== DATASET EXTRACT ==
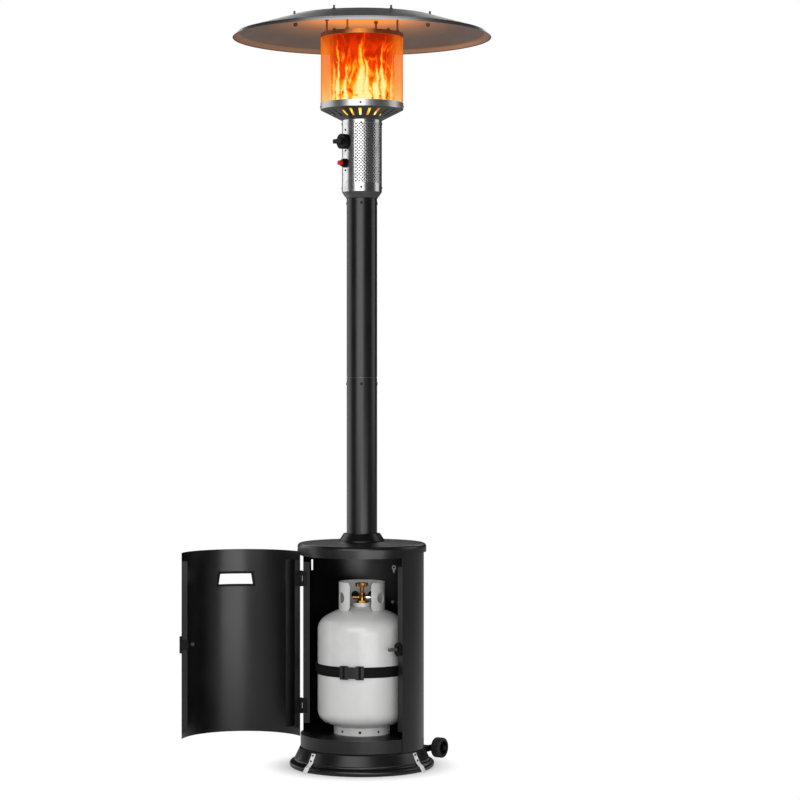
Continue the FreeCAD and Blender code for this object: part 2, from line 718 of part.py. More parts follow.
def hinge_leaf(centre, inset, knuckles):
    """Make one hinge leaf at a distance from the jamb, with its share of three knuckles."""
    bottom = centre - HINGE_HEIGHT / 2
    knuckle = HINGE_HEIGHT / KNUCKLE_COUNT
    shoulder = HINGE_AXIS_RADIUS - KNUCKLE_RADIUS - KNUCKLE_GAP
    plate = block(-inset - LEAF_THICKNESS, -inset, -shoulder, -shoulder + LEAF_WIDTH,
                  bottom, bottom + HINGE_HEIGHT)
    far_edges = [
        edge for edge in plate.Edges
        if edge.BoundBox.ZLength < LEAF_THICKNESS and edge.BoundBox.YLength < LEAF_THICKNESS
        and edge.BoundBox.YMax > -shoulder + LEAF_WIDTH / 2
    ]
    plate = plate.makeFillet(LEAF_CORNER, far_edges)
    axis = FreeCAD.Vector(-HINGE_SLIT / 2, -HINGE_AXIS_RADIUS, 0)
    pieces = []
    for index in knuckles:
        low = bottom + knuckle * index + KNUCKLE_GAP / 2
        high = low + knuckle - KNUCKLE_GAP
        tab = block(-inset - LEAF_THICKNESS, -inset, -HINGE_AXIS_RADIUS,
                    -shoulder + KNUCKLE_RADIUS, low, high)
        roll = rod(axis + UP * low, UP, KNUCKLE_RADIUS, high - low)
        pieces += [tab, roll]
    bore = rod(axis + UP * bottom, UP, PIN_RADIUS + RUNNING_CLEARANCE, HINGE_HEIGHT)
    return at_jamb(fused(plate, *pieces).cut(bore), -1)


def hinge_pins():
    """Headed pin through the knuckles of each hinge."""
    axis = FreeCAD.Vector(-HINGE_SLIT / 2, -HINGE_AXIS_RADIUS, 0)
    pins = []
    for height in HINGE_HEIGHTS:
        bottom = height - HINGE_HEIGHT / 2
        shank = rod(axis + UP * bottom, UP, PIN_RADIUS, HINGE_HEIGHT)
        head = rod(axis + UP * (bottom + HINGE_HEIGHT), UP, PIN_HEAD_RADIUS, PIN_HEAD_HEIGHT)
        pins.append(at_jamb(fused(shank, head), -1))
    return group(pins)


def handle_prism(growth, radius_from, radius_to):
    """Make the handle opening's trapezoid as a prism, grown on every side."""
    half_bottom = HANDLE_BOTTOM_WIDTH / 2 + growth
    half_top = HANDLE_TOP_WIDTH / 2 + growth
    top = HANDLE_BOTTOM + HANDLE_HEIGHT + growth
    bottom = HANDLE_BOTTOM - growth
    corners = [(-half_bottom, bottom), (half_bottom, bottom), (half_top, top), (-half_top, top)]
    return upright_prism(corners, -radius_to, -radius_from)


def closed_door_panel():
    """Make the door's sheet, flanges, hinge-side stiffener and handle opening, door closed."""
    height = DOOR_TOP - DOOR_BOTTOM
    sheet = tube(DOOR_OUTER, SHEET, DOOR_BOTTOM, height)
    sheet = sheet.common(wedge(OPENING_HALF_ANGLE, 2 * DOOR_OUTER, DOOR_BOTTOM, height))
    low = DOOR_BOTTOM + DOOR_FLANGE_INSET
    high = DOOR_TOP - DOOR_FLANGE_INSET
    for side, gap in ((1, LATCH_GAP), (-1, HINGE_SLIT)):
        beyond = block(-gap, CABINET_RADIUS / 2, -2 * DOOR_OUTER, 0, DOOR_BOTTOM, DOOR_TOP)
        flange = block(-gap - SHEET, -gap, -DOOR_INNER - SHEET / 2,
                       -DOOR_INNER + DOOR_FLANGE_WIDTH, low, high)
        sheet = fused(sheet.cut(at_jamb(beyond, side)), at_jamb(flange, side))
    stiffener = block(-STIFFENER_SETBACK - SHEET, -STIFFENER_SETBACK, -DOOR_OUTER,
                      -DOOR_INNER + STIFFENER_DEPTH, low, high)
    stiffener = stiffener.common(disc(DOOR_OUTER, low, high - low))
    sheet = fused(sheet, at_jamb(stiffener, -1))
    return sheet.cut(handle_prism(0, DOOR_INNER / 2, 2 * DOOR_OUTER))


def door_panel():
    """Curved door that laps over the opening, swung open."""
    panel = closed_door_panel()
    for hole in latch_screw_rods(SEAT_CLEARANCE):
        panel = panel.cut(hole)
    return opened(panel)


def handle_trim():
    """Channel trim that wraps the edge of the handle opening."""
    band = tube(DOOR_OUTER + TRIM_THICKNESS, SHEET + 2 * TRIM_THICKNESS, DOOR_BOTTOM,
                DOOR_TOP - DOOR_BOTTOM)
    outer = handle_prism(TRIM_LIP, DOOR_INNER / 2, 2 * DOOR_OUTER)
    inner = handle_prism(-TRIM_RIM, DOOR_INNER / 2, 2 * DOOR_OUTER)
    return opened(band.common(outer).cut(inner).cut(closed_door_panel()))


def catch_screw_rods(growth):
    """Make the shanks of the catch's two screws, grown for clearance holes."""
    radius = SHELL_INNER - JAMB_FLANGE_WIDTH / 2
    rods = []
    for rise in (-CATCH_SCREW_SPACING / 2, CATCH_SCREW_SPACING / 2):
        start = FreeCAD.Vector(-CATCH_BASE_THICKNESS, -radius, CATCH_HEIGHT + rise)
        shank = rod(start, FreeCAD.Vector(1, 0, 0), SMALL_SCREW_RADIUS + growth,
                    CATCH_BASE_THICKNESS + 2 * SHEET)
        rods.append(at_jamb(shank, 1))
    return rods


def catch_screw_heads(growth):
    """Make the sunk heads of the catch's two screws, grown for their recesses."""
    radius = SHELL_INNER - JAMB_FLANGE_WIDTH / 2
    heads = []
    for rise in (-CATCH_SCREW_SPACING / 2, CATCH_SCREW_SPACING / 2):
        start = FreeCAD.Vector(-CATCH_BASE_THICKNESS, -radius, CATCH_HEIGHT + rise)
        head = rod(start, FreeCAD.Vector(1, 0, 0), SMALL_HEAD_RADIUS + growth, SMALL_HEAD_HEIGHT)
        heads.append(at_jamb(head, 1))
    return heads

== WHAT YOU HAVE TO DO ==
Extract all of the material exactly as it is written.

== WRITTEN SOLUTION ==
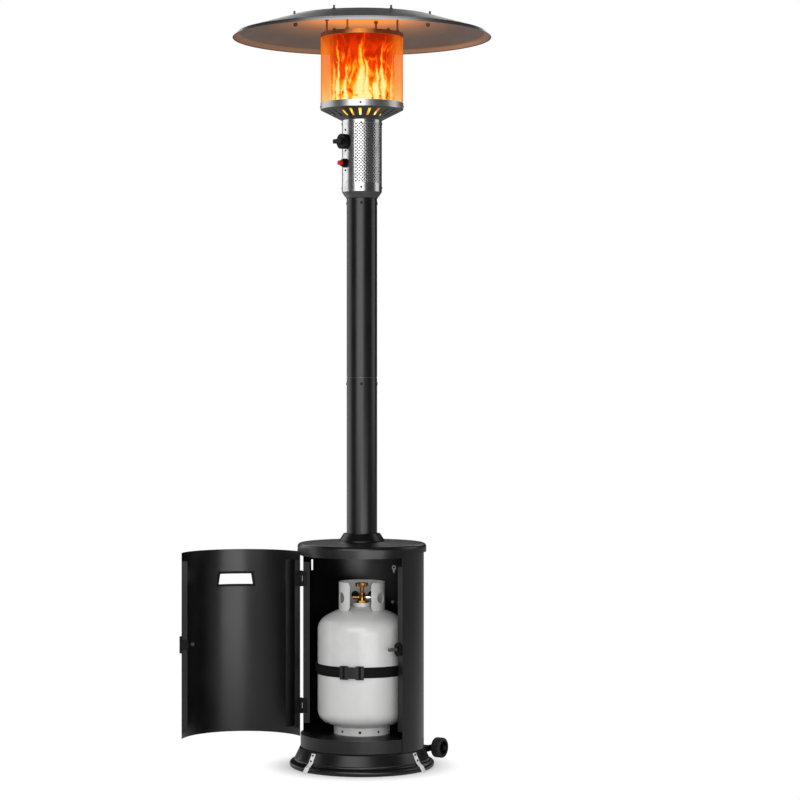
Continue the FreeCAD and Blender code for this object: part 2, from line 718 of part.py. More parts follow.
def hinge_leaf(centre, inset, knuckles):
    """Make one hinge leaf at a distance from the jamb, with its share of three knuckles."""
    bottom = centre - HINGE_HEIGHT / 2
    knuckle = HINGE_HEIGHT / KNUCKLE_COUNT
    shoulder = HINGE_AXIS_RADIUS - KNUCKLE_RADIUS - KNUCKLE_GAP
    plate = block(-inset - LEAF_THICKNESS, -inset, -shoulder, -shoulder + LEAF_WIDTH,
                  bottom, bottom + HINGE_HEIGHT)
    far_edges = [
        edge for edge in plate.Edges
        if edge.BoundBox.ZLength < LEAF_THICKNESS and edge.BoundBox.YLength < LEAF_THICKNESS
        and edge.BoundBox.YMax > -shoulder + LEAF_WIDTH / 2
    ]
    plate = plate.makeFillet(LEAF_CORNER, far_edges)
    axis = FreeCAD.Vector(-HINGE_SLIT / 2, -HINGE_AXIS_RADIUS, 0)
    pieces = []
    for index in knuckles:
        low = bottom + knuckle * index + KNUCKLE_GAP / 2
        high = low + knuckle - KNUCKLE_GAP
        tab = block(-inset - LEAF_THICKNESS, -inset, -HINGE_AXIS_RADIUS,
                    -shoulder + KNUCKLE_RADIUS, low, high)
        roll = rod(axis + UP * low, UP, KNUCKLE_RADIUS, high - low)
        pieces += [tab, roll]
    bore = rod(axis + UP * bottom, UP, PIN_RADIUS + RUNNING_CLEARANCE, HINGE_HEIGHT)
    return at_jamb(fused(plate, *pieces).cut(bore), -1)


def hinge_pins():
    """Headed pin through the knuckles of each hinge."""
    axis = FreeCAD.Vector(-HINGE_SLIT / 2, -HINGE_AXIS_RADIUS, 0)
    pins = []
    for height in HINGE_HEIGHTS:
        bottom = height - HINGE_HEIGHT / 2
        shank = rod(axis + UP * bottom, UP, PIN_RADIUS, HINGE_HEIGHT)
        head = rod(axis + UP * (bottom + HINGE_HEIGHT), UP, PIN_HEAD_RADIUS, PIN_HEAD_HEIGHT)
        pins.append(at_jamb(fused(shank, head), -1))
    return group(pins)


def handle_prism(growth, radius_from, radius_to):
    """Make the handle opening's trapezoid as a prism, grown on every side."""
    half_bottom = HANDLE_BOTTOM_WIDTH / 2 + growth
    half_top = HANDLE_TOP_WIDTH / 2 + growth
    top = HANDLE_BOTTOM + HANDLE_HEIGHT + growth
    bottom = HANDLE_BOTTOM - growth
    corners = [(-half_bottom, bottom), (half_bottom, bottom), (half_top, top), (-half_top, top)]
    return upright_prism(corners, -radius_to, -radius_from)


def closed_door_panel():
    """Make the door's sheet, flanges, hinge-side stiffener and handle opening, door closed."""
    height = DOOR_TOP - DOOR_BOTTOM
    sheet = tube(DOOR_OUTER, SHEET, DOOR_BOTTOM, height)
    sheet = sheet.common(wedge(OPENING_HALF_ANGLE, 2 * DOOR_OUTER, DOOR_BOTTOM, height))
    low = DOOR_BOTTOM + DOOR_FLANGE_INSET
    high = DOOR_TOP - DOOR_FLANGE_INSET
    for side, gap in ((1, LATCH_GAP), (-1, HINGE_SLIT)):
        beyond = block(-gap, CABINET_RADIUS / 2, -2 * DOOR_OUTER, 0, DOOR_BOTTOM, DOOR_TOP)
        flange = block(-gap - SHEET, -gap, -DOOR_INNER - SHEET / 2,
                       -DOOR_INNER + DOOR_FLANGE_WIDTH, low, high)
        sheet = fused(sheet.cut(at_jamb(beyond, side)), at_jamb(flange, side))
    stiffener = block(-STIFFENER_SETBACK - SHEET, -STIFFENER_SETBACK, -DOOR_OUTER,
                      -DOOR_INNER + STIFFENER_DEPTH, low, high)
    stiffener = stiffener.common(disc(DOOR_OUTER, low, high - low))
    sheet = fused(sheet, at_jamb(stiffener, -1))
    return sheet.cut(handle_prism(0, DOOR_INNER / 2, 2 * DOOR_OUTER))


def door_panel():
    """Curved door that laps over the opening, swung open."""
    panel = closed_door_panel()
    for hole in latch_screw_rods(SEAT_CLEARANCE):
        panel = panel.cut(hole)
    return opened(panel)


def handle_trim():
    """Channel trim that wraps the edge of the handle opening."""
    band = tube(DOOR_OUTER + TRIM_THICKNESS, SHEET + 2 * TRIM_THICKNESS, DOOR_BOTTOM,
                DOOR_TOP - DOOR_BOTTOM)
    outer = handle_prism(TRIM_LIP, DOOR_INNER / 2, 2 * DOOR_OUTER)
    inner = handle_prism(-TRIM_RIM, DOOR_INNER / 2, 2 * DOOR_OUTER)
    return opened(band.common(outer).cut(inner).cut(closed_door_panel()))


def catch_screw_rods(growth):
    """Make the shanks of the catch's two screws, grown for clearance holes."""
    radius = SHELL_INNER - JAMB_FLANGE_WIDTH / 2
    rods = []
    for rise in (-CATCH_SCREW_SPACING / 2, CATCH_SCREW_SPACING / 2):
        start = FreeCAD.Vector(-CATCH_BASE_THICKNESS, -radius, CATCH_HEIGHT + rise)
        shank = rod(start, FreeCAD.Vector(1, 0, 0), SMALL_SCREW_RADIUS + growth,
                    CATCH_BASE_THICKNESS + 2 * SHEET)
        rods.append(at_jamb(shank, 1))
    return rods


def catch_screw_heads(growth):
    """Make the sunk heads of the catch's two screws, grown for their recesses."""
    radius = SHELL_INNER - JAMB_FLANGE_WIDTH / 2
    heads = []
    for rise in (-CATCH_SCREW_SPACING / 2, CATCH_SCREW_SPACING / 2):
        start = FreeCAD.Vector(-CATCH_BASE_THICKNESS, -radius, CATCH_HEIGHT + rise)
        head = rod(start, FreeCAD.Vector(1, 0, 0), SMALL_HEAD_RADIUS + growth, SMALL_HEAD_HEIGHT)
        heads.append(at_jamb(head, 1))
    return heads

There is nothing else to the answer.